The Czech Republic claimed that the relocation mechanism was malfunctioning and ineffective. (Arguments of the Parties § 173.) The Court rejected this claim, stating that every member state had had an opportunity to improve the mechanism during the implementation process. (Findings of the Court § 182.)

In conclusion, the Court ordered all three defendants, in addition to bearing their own costs, to pay the costs the European Commission incurred in the cases. (Findings of the Court §§ 5–7.)

Reactions to the Court’s Ruling

The president of the European Commission, Ursula von der Leyen, on April 2, 2020, stated that “[a]ll member states were required to participate in a temporary relocation scheme. Hungary, Poland and Czechia did not and today the court found that, as a consequence, they did not fulfil their obligations. This ruling is important.
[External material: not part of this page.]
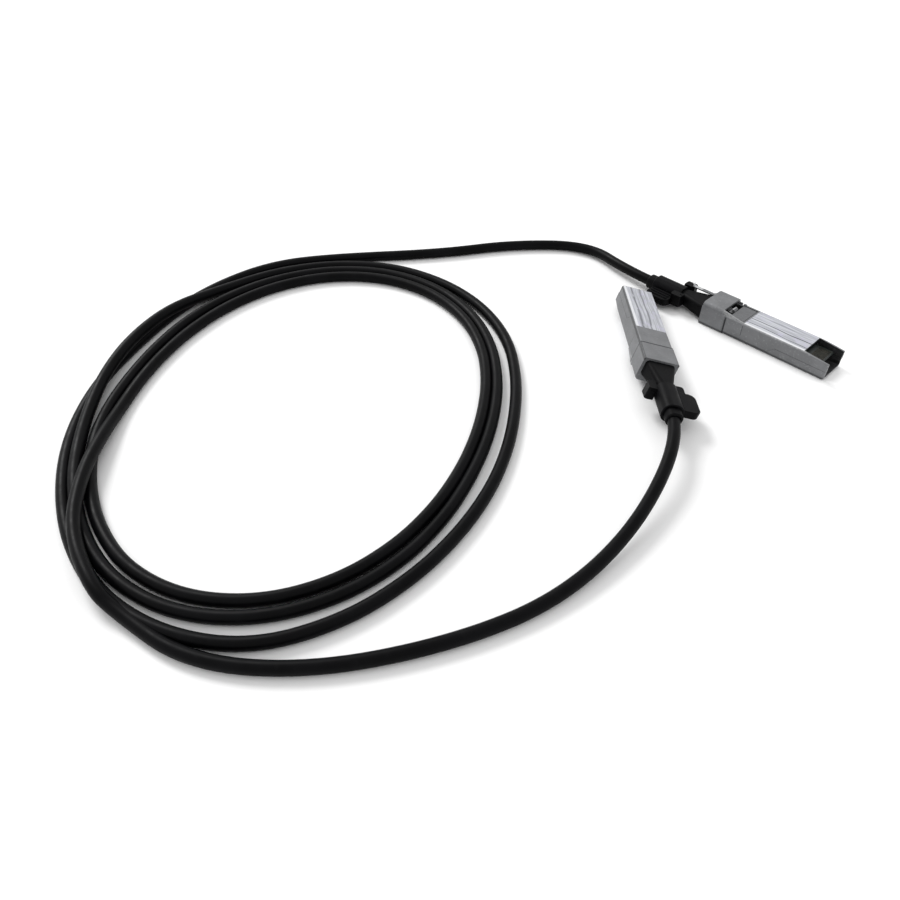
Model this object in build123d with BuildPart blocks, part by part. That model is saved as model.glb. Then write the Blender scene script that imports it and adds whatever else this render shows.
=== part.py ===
from build123d import *
import math
import os

# A direct attach copper cable: a loose coil of round cable with a pluggable module on each end.
# Millimetres. The frame is plug A's own: the origin is the middle of its mating end on the
# underside, +X runs back to the cable, +Y to its left seen from the mating end, +Z up to the latch.

# Housing of a plug
housing_length = 55.5
body_width = 13.4
body_height = 8.5
side_wall = 0.9
deck_thickness = 1.2
cover_thickness = 1.2
joint_gap = 0.05

# Mouth around the card edge, open on the latch side
mouth_length = 10.5
mouth_wall = 0.7
mouth_lip_drop = 1.1

# Joint line between the two shells: high beside the card, low behind it
skirt_top = 3.9
skirt_length = 21.5
skirt_ramp = 2.7

# Head with its hood
groove_start = 44.0
groove_width = 0.65
groove_depth = 0.5
head_width = 14.0
hood_start = 46.0
hood_rise = 1.9
hood_roof = 0.9
hood_edge_radius = 2.0
deck_edge_radius = 0.5
head_floor = 0.85
rear_wall = 1.8
shoulder_start = 36.6
shoulder_width = 0.8
tooth_length = 1.2
tooth_rise = 0.3
notch_drop = 0.8
tongue_length = 3.2
tongue_lead = 0.8
tongue_height = 0.6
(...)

It is referring to the past, but it will give us guidance to the future.” However, the governments of Poland, Hungary, and the Czech Republic expressed their disagreement with the Court’s ruling. While not arguing the legality of the judgment, they justified their deviation from the EU requirements on the basis of their political needs.

The Czech prime minister, Andrej Babis, responded to the judgment in a statement published by the state news agency, CTK, which said that what was important was not that they had lost the case but that they didn’t have to pay anything beyond the litigation costs. He further stated that “[i]t is essential that we will not accept any migrants and that, meanwhile, the quota system was canceled. And that is mainly thanks to us.”

A similar position was expressed by Piotr Mueller, spokesman for the Polish government, who said that the verdict “won’t have any practical importance.” According to the Polish government, “[t]he refusal to comply with the relocation mechanism was dictated by the need to protect Poland’s internal security and defend it against uncontrolled migration. The most important goal of government policy is to ensure the safety of our citizens.”